[AUTO-INF-6] Duplicate test data factory functions across BDD step files create maintenance burden and inconsistency risk #10304

Open
opened 2026-04-18 08:27:49 +00:00 by HAL9000 · 0 comments
Owner

Metadata

Field Value
Branch test/auto-inf-6-consolidate-step-factories
Commit Message test(infra): consolidate duplicate test data factory functions from step files into shared features/mocks/ module
Milestone v3.5.0
Parent Epic

Background and Context

Several test data factory functions are duplicated verbatim across multiple BDD step files. When the domain model changes (e.g., a new required field is added to Plan or Action), every duplicate factory must be updated independently. Missing one update causes a silent inconsistency where some scenarios test with stale data while others test with current data.

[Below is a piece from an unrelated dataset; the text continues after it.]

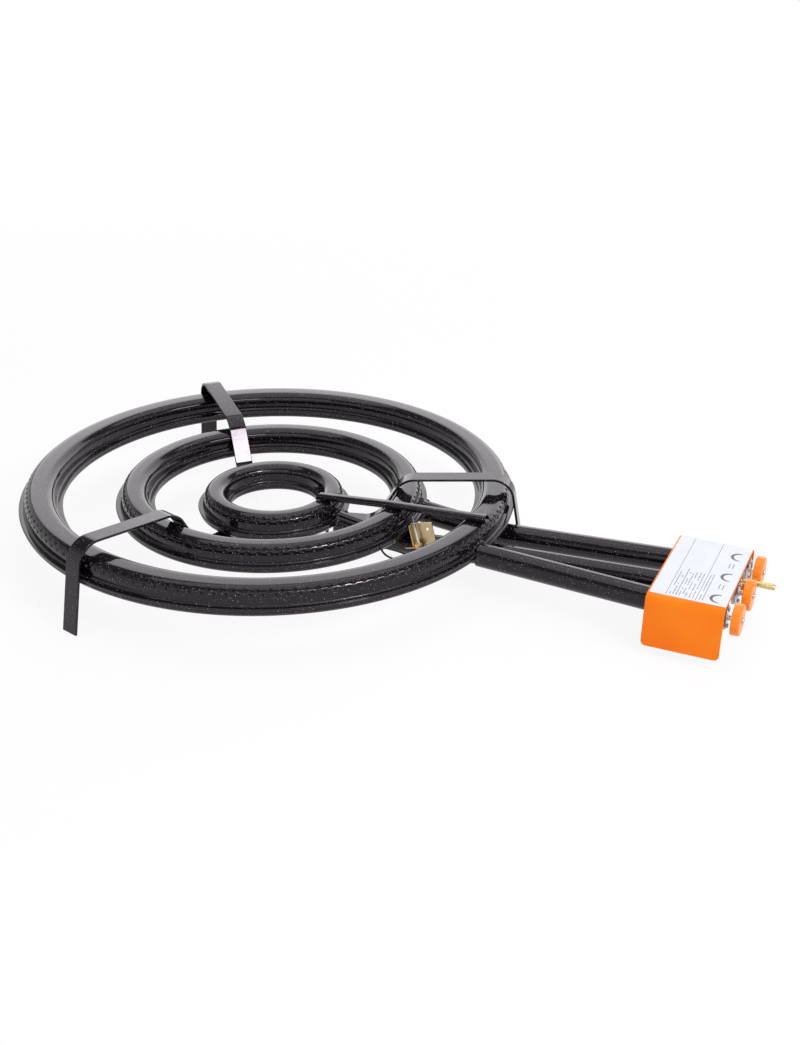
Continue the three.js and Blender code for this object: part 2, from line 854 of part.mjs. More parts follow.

Evidence — three duplicated factory groups:

1. _make_plan() — duplicated in 2 files

features/steps/plan_persistence_steps.py (lines 60–90):

def _make_plan(
    plan_id: str,
    action_name: str = "local/persist-action",
    phase: PlanPhase = PlanPhase.ACTION,
    # ... 10+ parameters ...
) -> Plan:
    """Build a Plan domain object for testing."""
    now = datetime(2026, 3, 1, tzinfo=UTC)  # HARDCODED DATE
    return Plan(
        identity=PlanIdentity(
            plan_id=plan_id,
            parent_plan_id=parent_plan_id,
            root_plan_id=root_plan_id,
            attempt=1,
        ),
        # ... 20+ fields ...
    )

features/steps/repositories_coverage_steps.py (lines 60–90):

def _make_plan(
    plan_id: str,
    action_name: str = "local/test-action",  # DIFFERENT DEFAULT
    phase: PlanPhase = PlanPhase.ACTION,
    # ... 10+ parameters ...
) -> Plan:
    """Build a Plan domain object for testing."""
    now = datetime(2026, 3, 1, tzinfo=UTC)  # SAME HARDCODED DATE
    return Plan(...)

The two implementations have different default values for action_name ("local/persist-action" vs "local/test-action"), creating subtle inconsistency. Both use the same hardcoded date datetime(2026, 3, 1, tzinfo=UTC), which means tests cannot exercise time-based logic.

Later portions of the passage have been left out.